Hispanic Revisions Update

The indefatigable Mark Blumenthal over at Mystery Pollster has yet more on the revisions of the NEP exit poll Hispanic figures. Read his whole post, but heres the essence:

1. The initial Texas Hispanic figure of 59 percent support for Bush, according to the NEP, was the result of a tabulation error that improperly weighted telephone interviews with early/absentee voters that were conducted to accompany the election day polling place interviews. (Okay, but how'd that happen? And why did it take so long for them to figure it out? And what about the Texas white vote for Bush now – doesnt that have to be higher as a result?)

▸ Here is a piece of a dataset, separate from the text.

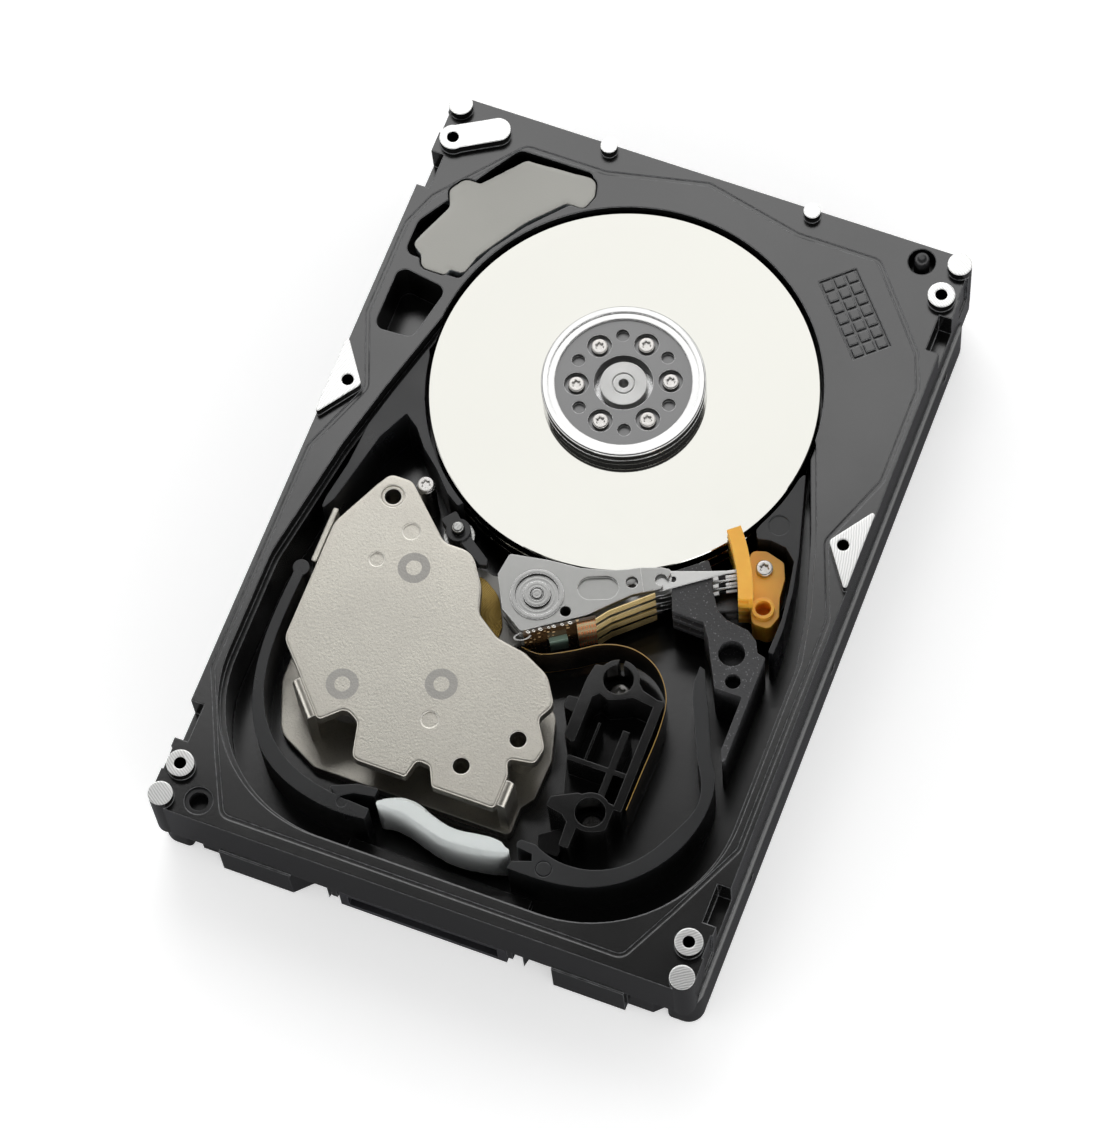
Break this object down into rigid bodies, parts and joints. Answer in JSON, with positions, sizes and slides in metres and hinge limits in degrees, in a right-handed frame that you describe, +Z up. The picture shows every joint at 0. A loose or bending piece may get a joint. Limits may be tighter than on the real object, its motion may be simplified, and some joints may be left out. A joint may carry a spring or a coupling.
{
  "type": "hard disk drive",
  "caption": "Open 3.5-inch hard disk drive without its cover: cast base, disc stack on a spindle, swinging head stack, voice coil motor, ramp, filters and circuit board.",
  "frame": {"origin": "centre of the footprint on the underside of the mounting rails", "axes": "+Z up out of the open case, +Y towards the disc end, -Y towards the connector end, +X to the ramp side"},
  "size_m": [0.1016, 0.147, 0.0248],
  "materials": {
    "casting": "satin black electro-coat over cast aluminium, milled bright on the boss tops",
    "black_pin": "moulded black",
    "bearing_steel": "turned and ground",
    "core_steel": "laminated, oxide grey",
    "copper_wire": "enamelled winding wire",
    "plated_steel": "nickel-plated, fine orange-peel",
    "magnet": "nickel-plated sintered magnet",
    "stop_rubber": "moulded elastomer",
    "amber_plastic": "smooth moulded amber polymer",
    "cast_post": "satin black",
    "screw_steel": "zinc-plated",
    "textured_black": "glass-filled, speckled",
    "satin_black": "satin moulded",
    "gloss_black": "glossy moulded",
    "filter_cloth": "woven filter cloth pouch",
    "filter_film": "membrane-faced breather pad",
    "board_green": "solder-masked laminate",
    "foam": "closed-cell sheet",
    "chip_black": "moulded package",
    "connector_black": "moulded",
    "gold_contact": "gold-plated",
    "hub_alloy": "turned",
    "clamp_steel": "polished rim, blasted face",
    "disc_mirror": "mirror-finished magnetic disc",
    "arm_alloy": "machined extrusion",
    "beam_steel": "etched spring steel",
    "slider_ceramic": "lapped ceramic",
    "carrier_plastic": "overmoulded polymer",
    "flex_film": "polyimide film with copper traces"
  },
  "bodies": {
    "base": {"base_casting": "casting", "locator_pin": "black_pin", "cover_bush": "black_pin", "motor_sleeve": "bearing_steel", "stator_core": "core_steel", "stator_windings": "copper_wire", "pivot_shaft": "bearing_steel", "pivot_bolt": "bearing_steel", "vcm_top_plate": "plated_steel", "vcm_legs": "plated_steel", "vcm_bottom_plate": "plated_steel", "vcm_top_magnet": "magnet", "vcm_bottom_magnet": "magnet", "plate_standoffs": "plated_steel", "crash_stop_pins": "bearing_steel", "crash_stop_sleeves": "stop_rubber", "latch_pin": "bearing_steel", "ramp": "amber_plastic", "ramp_post": "cast_post", "ramp_screw": "screw_steel", "comb_plate": "textured_black", "right_shroud": "satin_black", "left_shroud": "satin_black", "left_rail": "satin_black", "right_rail": "satin_black", "filter_pouch": "filter_cloth", "filter_pad": "filter_film", "flex_bracket": "gloss_black", "bracket_screws": "screw_steel", "shroud_screw": "screw_steel", "circuit_board": "board_green", "board_insulator": "foam", "board_chips": "chip_black", "board_screws": "screw_steel", "interface_connector": "connector_black", "connector_contacts": "gold_contact"},
    "spindle": {"spindle_hub": "hub_alloy", "spindle_shaft": "bearing_steel", "rotor_magnet": "magnet", "disc_clamp": "clamp_steel", "clamp_screws": "screw_steel", "platter_1": "disc_mirror", "platter_2": "disc_mirror", "platter_3": "disc_mirror", "disc_spacer_1": "hub_alloy", "disc_spacer_2": "hub_alloy"},
    "actuator": {"arm_block": "arm_alloy", "pivot_sleeve": "bearing_steel", "pivot_bearings": "bearing_steel", "load_beams": "beam_steel", "head_sliders": "slider_ceramic", "voice_coil": "copper_wire", "coil_carrier": "carrier_plastic", "arm_flex_board": "flex_film", "preamp_chip": "chip_black", "flex_tails": "flex_film", "flex_ribbon": "flex_film"},
    "latch": {"latch_lever": "satin_black"}
  },
  "joints": [
    {"name": "spindle_spin", "type": "hinge", "parent": "base", "child": "spindle", "pos_m": [-0.00039, 0.02875, 0.0175], "axis": [0, 0, 1], "continuous": true},
    {"name": "actuator_swing", "type": "hinge", "parent": "base", "child": "actuator", "pos_m": [-0.00041, -0.01406, 0.017], "axis": [0, 0, 1], "range_deg": [0, 38], "deforming": ["flex_ribbon"]},
    {"name": "latch_swing", "type": "hinge", "parent": "base", "child": "latch", "pos_m": [-0.0187, -0.006, 0.0127], "axis": [0, 0, 1], "range_deg": [-8, 8]}
  ]
}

2. The 40 percent figure for Bush's national Hispanic support issued by NBC, based on aggregating all the state polls, was not a correction of the NEP national poll data, but simply a different, (though better, according to NBC) estimate, of Bush's national Hispanic support. The NEP national exit poll figure of 44 percent for Bush's Hispanic support still stands uncorrected by Edison/Mitofsky, the actual exit pollsters. (OK, but if we needed a better estimate than the national poll estimate because the sampling was screwed up – NBCs story – why is Edison/Mitofsky sticking by their national estimate? If NBC is right, doesn't it need to be corrected? If not, why not? Isn't it a problem that the national poll estimate and the state poll-based national estimate don't match up (They did almost perfectly in 2000.))?

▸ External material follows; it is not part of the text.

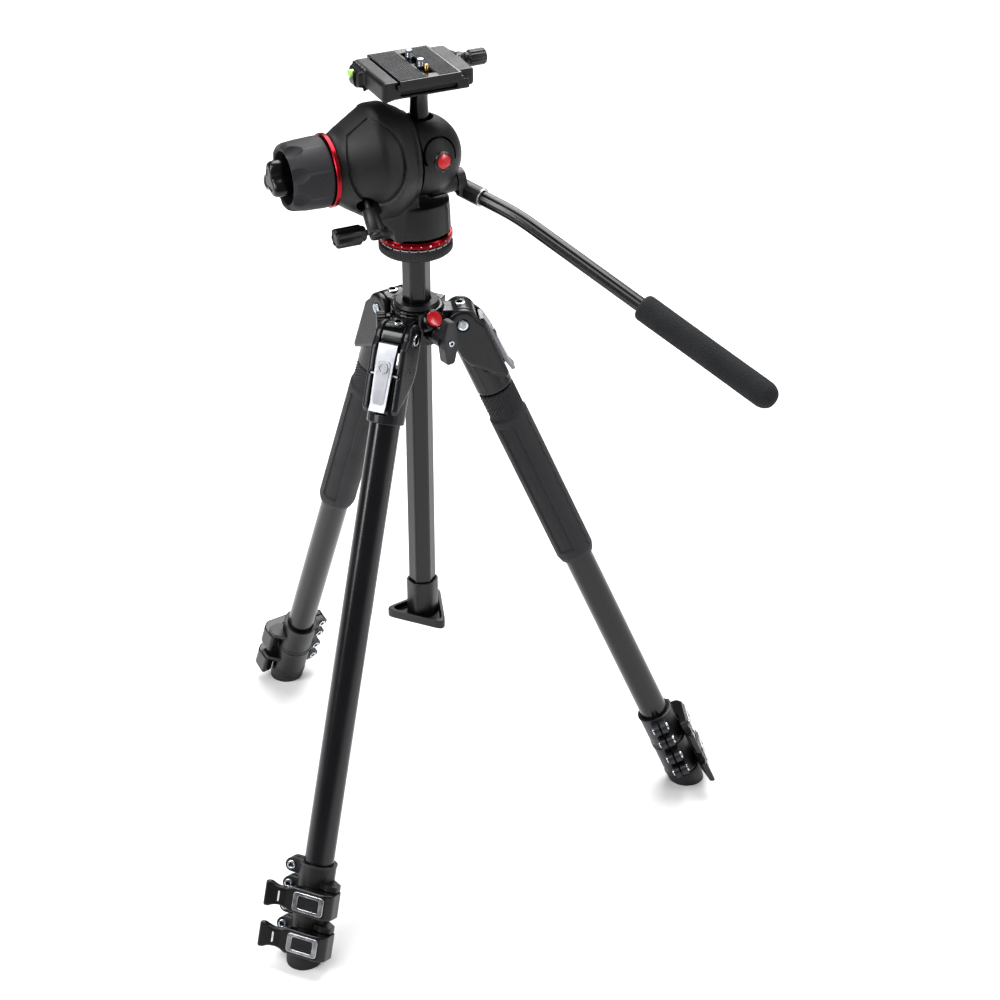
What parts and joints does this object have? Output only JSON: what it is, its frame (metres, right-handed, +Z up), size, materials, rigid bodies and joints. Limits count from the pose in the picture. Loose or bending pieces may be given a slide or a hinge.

Clear? I thought so. I eagerly await, as I'm sure you do, more clarifications from the good folks at the NEP, Edison/Mitofsky, NBC, and whoever else is getting into the act.


Students Turn Out for Kerry

According to the first national post-election survey of student participation in the 2004 election, the era of student apathy is over and the Democratic Party is the big winner. The poll by CIRCLE (an institute at the University of Maryland) found that 77 percent of college students nationwide said they voted on Nov. 2, and that they voted for John Kerry by a margin of 55 percent to 41 percent.

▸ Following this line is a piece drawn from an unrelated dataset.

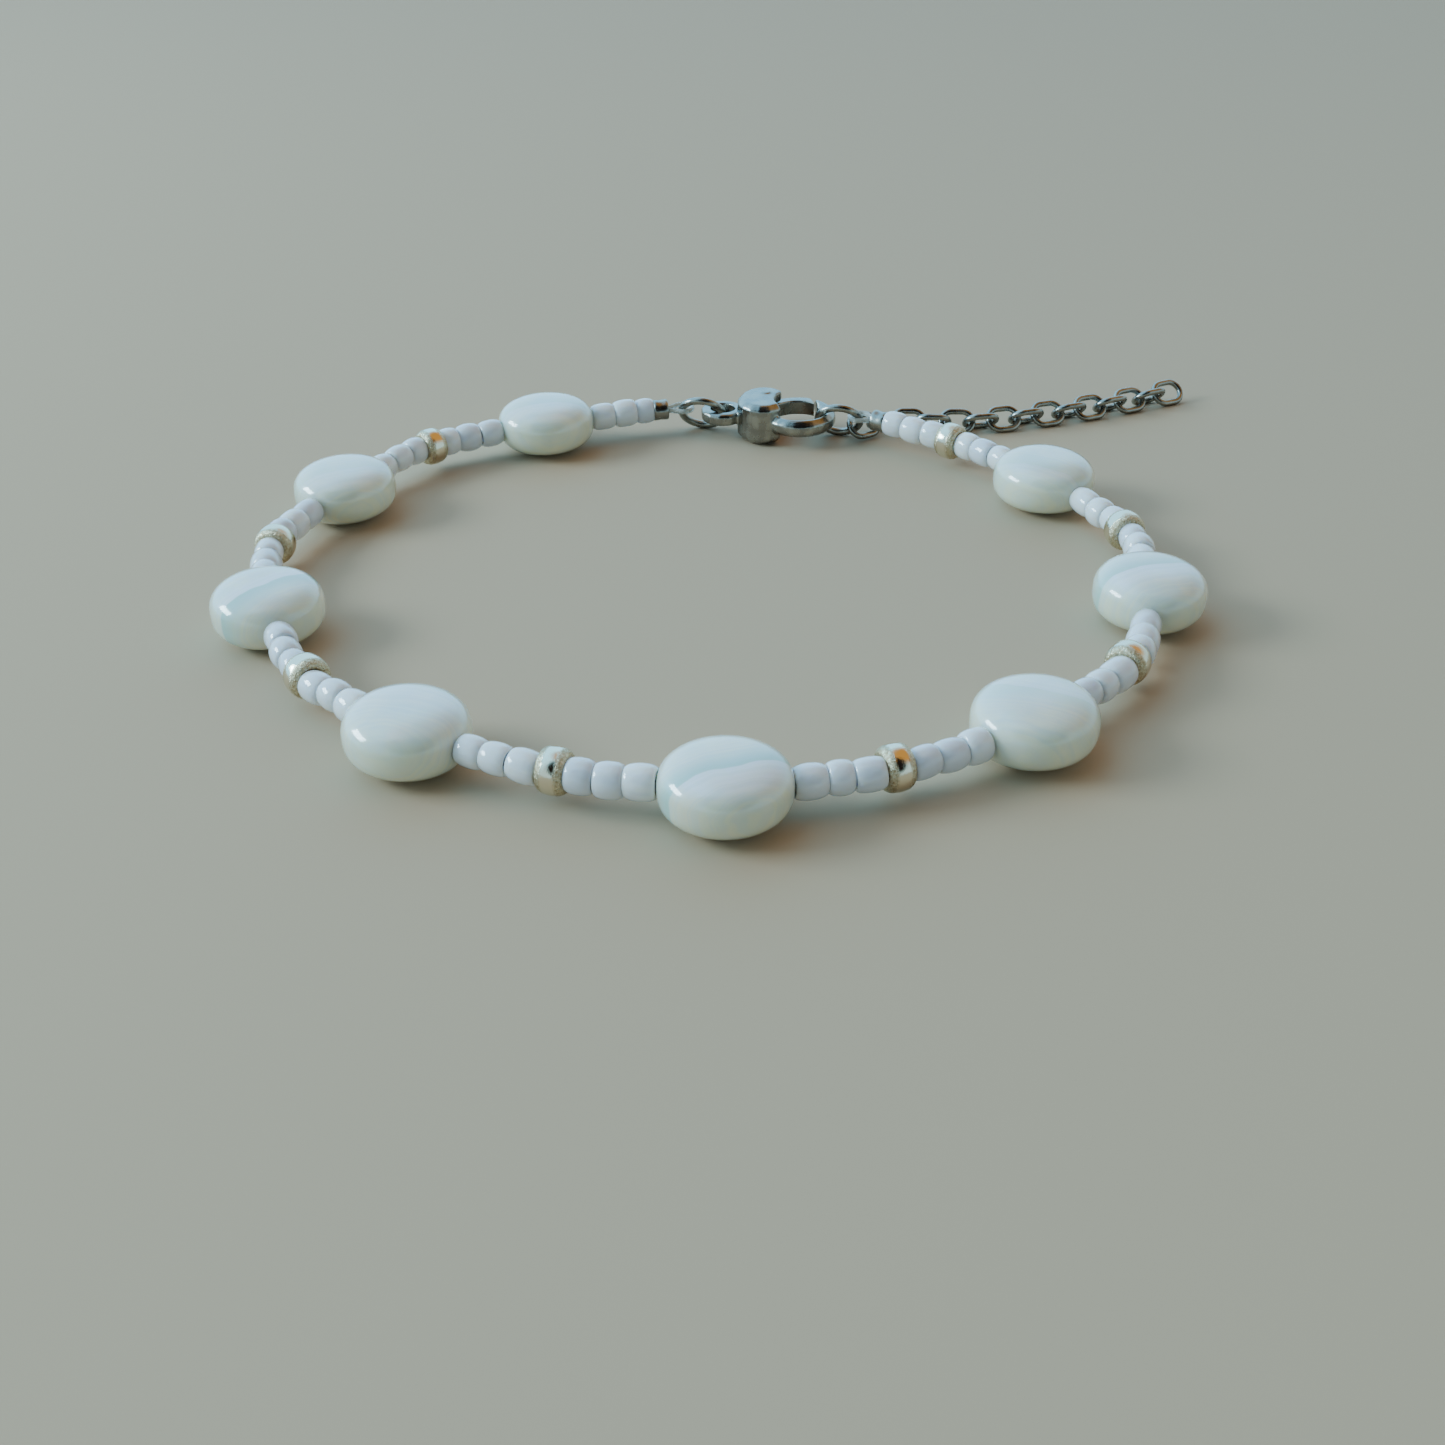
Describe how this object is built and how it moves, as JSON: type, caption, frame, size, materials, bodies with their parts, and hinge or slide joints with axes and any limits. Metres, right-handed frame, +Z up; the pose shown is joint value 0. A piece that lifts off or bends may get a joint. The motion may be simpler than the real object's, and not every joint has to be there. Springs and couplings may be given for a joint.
{
  "type": "beaded bracelet",
  "caption": "Strung bracelet of puffed shell beads, glass seed beads and bright metal beads, with a lobster clasp and an extension chain.",
  "frame": {"origin": "on the table, under the middle of the box round the lying bracelet and its chain", "axes": "+Z up from the table, +X along the longer side of the box, towards the end of the extension chain, +Y from the front shell bead towards the clasp"},
  "size_m": [0.0724, 0.066, 0.004],
  "materials": {
    "mother_of_pearl": "polished shell with soft bands",
    "white_glass": "opaque glossy glass",
    "silver_plate": "bright plated brass",
    "steel": "tumbled stainless steel",
    "nylon": "half clear drawn line"
  },
  "bodies": {
    "bracelet": {"crimp_1": "steel", "seed_run_1": "white_glass", "shell_bead_1": "mother_of_pearl", "seed_run_2": "white_glass", "metal_bead_1": "silver_plate", "seed_run_3": "white_glass", "shell_bead_2": "mother_of_pearl", "seed_run_4": "white_glass", "metal_bead_2": "silver_plate", "seed_run_5": "white_glass", "shell_bead_3": "mother_of_pearl", "seed_run_6": "white_glass", "metal_bead_3": "silver_plate", "seed_run_7": "white_glass", "shell_bead_4": "mother_of_pearl", "seed_run_8": "white_glass", "metal_bead_4": "silver_plate", "seed_run_9": "white_glass", "shell_bead_5": "mother_of_pearl", "seed_run_10": "white_glass", "metal_bead_5": "silver_plate", "seed_run_11": "white_glass", "shell_bead_6": "mother_of_pearl", "seed_run_12": "white_glass", "metal_bead_6": "silver_plate", "seed_run_13": "white_glass", "shell_bead_7": "mother_of_pearl", "seed_run_14": "white_glass", "metal_bead_7": "silver_plate", "seed_run_15": "white_glass", "shell_bead_8": "mother_of_pearl", "seed_run_16": "white_glass", "metal_bead_8": "silver_plate", "seed_run_17": "white_glass", "crimp_2": "steel", "thread": "nylon", "jump_ring_left": "steel", "jump_ring_right": "steel", "clasp_body": "steel", "chain_link_1": "steel", "chain_link_2": "steel", "chain_link_3": "steel", "chain_link_4": "steel", "chain_link_5": "steel", "chain_link_6": "steel", "chain_link_7": "steel", "chain_link_8": "steel", "chain_link_9": "steel", "chain_link_10": "steel", "chain_link_11": "steel", "chain_link_12": "steel", "chain_link_13": "steel", "chain_link_14": "steel", "chain_link_15": "steel"},
    "clasp_lever": {"clasp_lever": "steel"}
  },
  "joints": [
    {"name": "lever_hinge", "type": "hinge", "parent": "bracelet", "child": "clasp_lever", "pos_m": [0.00039, 0.02562, 0.00175], "axis": [0, 0, -1], "range_deg": [0, 28], "stiffness_Nm_per_rad": 0.002}
  ]
}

The poll also found that 62 percent of the respondents said that they encouraged or helped someone else to vote, nearly double the figure for 2000. Interestingly, two-thirds of the respondents were registered in their home town. However, the third who were registered in their colleges towns turned out to vote at a slightly higher rate.

Source used for this section:

Schneiders/Della Volpe/Schulman poll of 1,200 college students for CIRCLE (Center for Information and Research on Civic Learning and Engagement), released Nov. 29, 2004 (conducted Nov. 9-19, 2004)


A Note on Florida

Last week, I commented on the exaggerated importance assigned to the rural/exurban vote in Ohio. Much the same thing could be said about Florida: when you look closely at the county by county vote in Florida, rural/exurban areas were much less important to Bush's victory there than generally supposed.

Specifically, my analysis finds that Bush received a net gain of 308,000 votes from metro Florida outside the exurbs this year and just an 82,000 net vote gain from exurban and rural counties. Indeed, about half his net vote gain can be accounted for by looking only at counties in medium-sized metropolitan areas such as Jacksonville, Pensacola and Sarasota.

The more I look at the data, both nationally and in states like Florida, Ohio, and others, the more I'm convinced these medium-sized metro areas are critically important to Democrats' electoral chances. I realize its more fashionable for Democrats to weep and wail and gnash their teeth about rural/exurban areas. But these medium-sized metros deserve more study and strategic thought than they have received so far – much more.